AIM OF THE TASK ▸ Report the number of lines in these entries that contain "with". Write only the number.

AVAILABLE RECORDS ▸
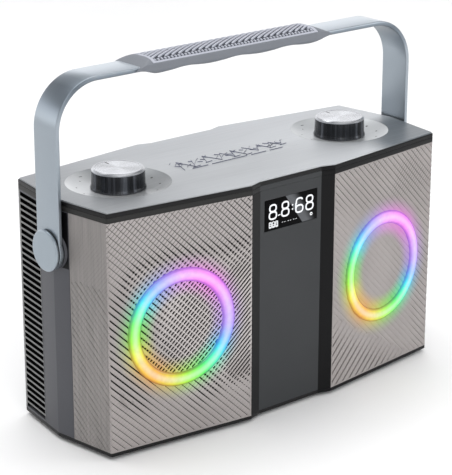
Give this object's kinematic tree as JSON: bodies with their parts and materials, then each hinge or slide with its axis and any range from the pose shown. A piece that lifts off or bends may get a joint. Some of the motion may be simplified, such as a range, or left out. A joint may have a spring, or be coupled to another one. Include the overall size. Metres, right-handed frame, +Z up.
{
  "type": "portable karaoke speaker",
  "caption": "Portable karaoke speaker with toed mesh speaker blocks, glowing ring lights, recessed display column, top dial knobs and a swinging flat strap handle.",
  "frame": {"origin": "on the floor under the middle of the cabinet, at the feet's undersides", "axes": "+X to the right seen from the front, -Y to the front, +Z up"},
  "size_m": [0.3534, 0.138, 0.2781],
  "materials": {
    "base_black": "fine moulded texture",
    "foot_rubber": "matt",
    "frame_grey": "fine moulded texture",
    "shell_grey": "fine moulded texture",
    "screen_black": "woven",
    "panel_dark": "satin",
    "board_green": "solder mask",
    "socket_steel": "plain",
    "socket_black": "satin",
    "button_black": "satin",
    "baffle_black": "matt",
    "column_grey": "satin",
    "lens_black": "polished",
    "grille_mesh": "woven mesh",
    "ring_diffuser": "lit from behind",
    "lamp_board": "white solder mask",
    "basket_steel": "satin",
    "cone_dark": "matt",
    "surround_rubber": "matt",
    "magnet_dark": "plain",
    "trim_black": "satin",
    "plate_silver": "satin",
    "relief_grey": "satin",
    "sink_aluminium": "plain",
    "battery_wrap": "shrink wrap",
    "pot_steel": "plain",
    "knob_dark": "metallic",
    "knob_silver": "spun",
    "shaft_steel": "plain",
    "strap_metal": "satin",
    "grip_grey": "soft touch",
    "pad_rubber": "ribbed",
    "cap_metal": "satin",
    "washer_nylon": "plain",
    "screw_steel": "plain"
  },
  "bodies": {
    "cabinet": {"base_plate": "base_black", "feet": "foot_rubber", "left_side_frame": "frame_grey", "right_side_frame": "frame_grey", "back_cover": "shell_grey", "vent_screens": "screen_black", "port_panel": "panel_dark", "port_board": "board_green", "media_sockets": "socket_steel", "audio_jacks": "socket_black", "dc_inlet": "socket_black", "rocker_housing": "socket_black", "tact_switches": "socket_black", "front_baffle": "baffle_black", "centre_column": "column_grey", "display_lens": "lens_black", "display_board": "board_green", "left_grille": "grille_mesh", "right_grille": "grille_mesh", "left_ring_light": "ring_diffuser", "right_ring_light": "ring_diffuser", "lamp_boards": "lamp_board", "left_centre_grille": "grille_mesh", "right_centre_grille": "grille_mesh", "left_basket": "basket_steel", "right_basket": "basket_steel", "left_cone": "cone_dark", "right_cone": "cone_dark", "left_surround": "surround_rubber", "right_surround": "surround_rubber", "driver_magnets": "magnet_dark", "top_trim": "trim_black", "top_cover": "trim_black", "top_plate": "plate_silver", "relief_band": "relief_grey", "main_board": "board_green", "heat_sink": "sink_aluminium", "battery_pack": "battery_wrap", "potentiometers": "pot_steel", "pivot_bolts": "screw_steel", "pivot_washers": "washer_nylon", "base_screws": "screw_steel", "driver_screws": "screw_steel", "panel_screws": "screw_steel"},
    "handle": {"handle_strap": "strap_metal", "grip_lower": "grip_grey", "grip_upper": "grip_grey", "grip_pad": "pad_rubber", "grip_screws": "screw_steel", "pivot_caps": "cap_metal"},
    "left_knob": {"left_knob_skirt": "knob_dark", "left_knob_cap": "knob_silver", "left_knob_shaft": "shaft_steel"},
    "right_knob": {"right_knob_skirt": "knob_dark", "right_knob_cap": "knob_silver", "right_knob_shaft": "shaft_steel"},
    "rocker": {"power_rocker": "button_black"},
    "previous_key": {"previous_button": "button_black"},
    "play_key": {"play_button": "button_black"},
    "next_key": {"next_button": "button_black"}
  },
  "joints": [
    {"name": "handle_swing", "type": "hinge", "parent": "cabinet", "child": "handle", "pos_m": [0, 0, 0.1495], "axis": [1, 0, 0], "range_deg": [-135, 135]},
    {"name": "left_knob_turn", "type": "hinge", "parent": "cabinet", "child": "left_knob", "pos_m": [-0.11, 0, 0.19], "axis": [0, 0, 1], "range_deg": [-150, 150]},
    {"name": "right_knob_turn", "type": "hinge", "parent": "cabinet", "child": "right_knob", "pos_m": [0.11, 0, 0.19], "axis": [0, 0, 1], "range_deg": [-150, 150]},
    {"name": "rocker_flip", "type": "hinge", "parent": "cabinet", "child": "rocker", "pos_m": [0, 0.0626, 0.147], "axis": [1, 0, 0], "range_deg": [-16, 0]},
    {"name": "previous_press", "type": "slide", "parent": "cabinet", "child": "previous_key", "axis": [0, -1, 0], "range_m": [0, 0.0008], "stiffness_N_per_m": 1500, "springref_m": -0.0007},
    {"name": "play_press", "type": "slide", "parent": "cabinet", "child": "play_key", "axis": [0, -1, 0], "range_m": [0, 0.0008], "stiffness_N_per_m": 1500, "springref_m": -0.0007},
    {"name": "next_press", "type": "slide", "parent": "cabinet", "child": "next_key", "axis": [0, -1, 0], "range_m": [0, 0.0008], "stiffness_N_per_m": 1500, "springref_m": -0.0007}
  ]
}
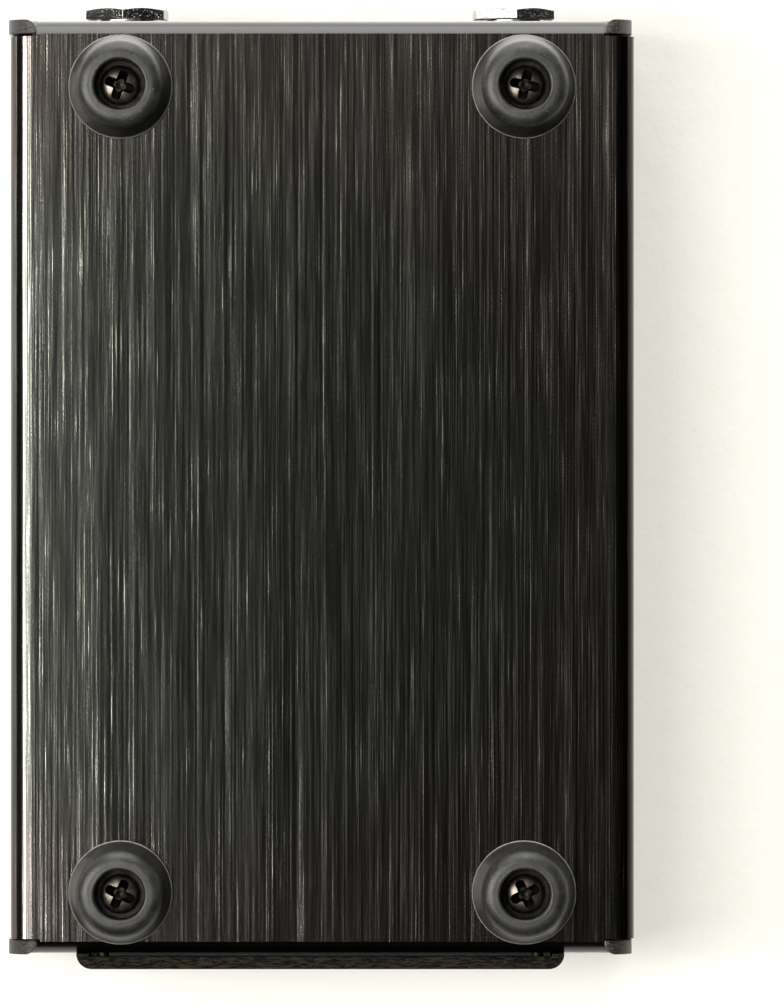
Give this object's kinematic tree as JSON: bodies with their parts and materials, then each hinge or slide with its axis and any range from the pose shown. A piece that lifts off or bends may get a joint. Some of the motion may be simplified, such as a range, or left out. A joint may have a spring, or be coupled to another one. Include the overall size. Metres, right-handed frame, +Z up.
{
  "type": "direct injection box",
  "caption": "Passive direct injection box: black bent-sheet case on rubber feet, two jack sockets at one end, a pin socket and slide switches on a raised plate at the other.",
  "frame": {"origin": "on the surface that the feet stand on, under the middle of the whole object's box", "axes": "+Z up, +Y towards the end with the two jack sockets, +X across the case"},
  "size_m": [0.0948, 0.1464, 0.049],
  "materials": {
    "brushed_sheet": "black sheet, brushed along its length, satin",
    "textured_sheet": "black powder coat with a fine texture",
    "plate_sheet": "black powder coat, sheared edges",
    "rubber": "matt grey-black rubber with dust",
    "black_screw": "black oxide, glossy",
    "plated_steel": "zinc plated",
    "nickel": "bright nickel plate",
    "tinned_brass": "tinned",
    "pin_silver": "silver plate",
    "gasket": "black foam",
    "slider_plastic": "black nylon, grooved",
    "black_plastic": "black moulded nylon",
    "phenolic": "brown phenolic board",
    "board": "green solder mask",
    "core_steel": "stacked laminations",
    "bobbin": "natural nylon",
    "winding": "copper wire beneath tape",
    "resistor": "lacquered",
    "capacitor": "moulded box",
    "wire": "insulated wire"
  },
  "bodies": {
    "case": {"top_shell": "textured_sheet", "bottom_shell": "brushed_sheet", "foot_1": "rubber", "foot_2": "rubber", "foot_3": "rubber", "foot_4": "rubber", "foot_washers": "black_screw", "foot_screws": "black_screw", "clinch_nuts": "plated_steel", "input_bush": "nickel", "input_nut": "nickel", "input_washer": "nickel", "input_insulators": "black_plastic", "input_body": "black_plastic", "input_contacts": "tinned_brass", "thru_bush": "nickel", "thru_nut": "nickel", "thru_washer": "nickel", "thru_insulators": "black_plastic", "thru_body": "black_plastic", "thru_contacts": "tinned_brass", "output_plate": "plate_sheet", "output_gasket": "gasket", "output_plate_screws": "black_screw", "socket_shell": "nickel", "socket_insert": "black_plastic", "socket_pins": "pin_silver", "socket_screws": "black_screw", "pad_frame": "plated_steel", "pad_base": "phenolic", "pad_terminals": "tinned_brass", "ground_frame": "plated_steel", "ground_base": "phenolic", "ground_terminals": "tinned_brass", "polarity_frame": "plated_steel", "polarity_base": "phenolic", "polarity_terminals": "tinned_brass", "switch_screws": "black_screw", "circuit_board": "board", "standoffs": "nickel", "board_screws": "plated_steel", "transformer_core": "core_steel", "transformer_bobbin": "bobbin", "transformer_winding": "winding", "transformer_clamp": "plated_steel", "resistors": "resistor", "resistor_leads": "tinned_brass", "capacitors": "capacitor", "hookup_wires": "wire"},
    "pad_knob": {"pad_slider": "slider_plastic"},
    "ground_knob": {"ground_slider": "slider_plastic"},
    "polarity_knob": {"polarity_slider": "slider_plastic"}
  },
  "joints": [
    {"name": "pad_slide", "type": "slide", "parent": "case", "child": "pad_knob", "axis": [1, 0, 0], "range_m": [0, 0.0032]},
    {"name": "ground_slide", "type": "slide", "parent": "case", "child": "ground_knob", "axis": [1, 0, 0], "range_m": [0, 0.0032]},
    {"name": "polarity_slide", "type": "slide", "parent": "case", "child": "polarity_knob", "axis": [1, 0, 0], "range_m": [0, 0.0032]}
  ]
}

EXPECTED OUTPUT ▸ 6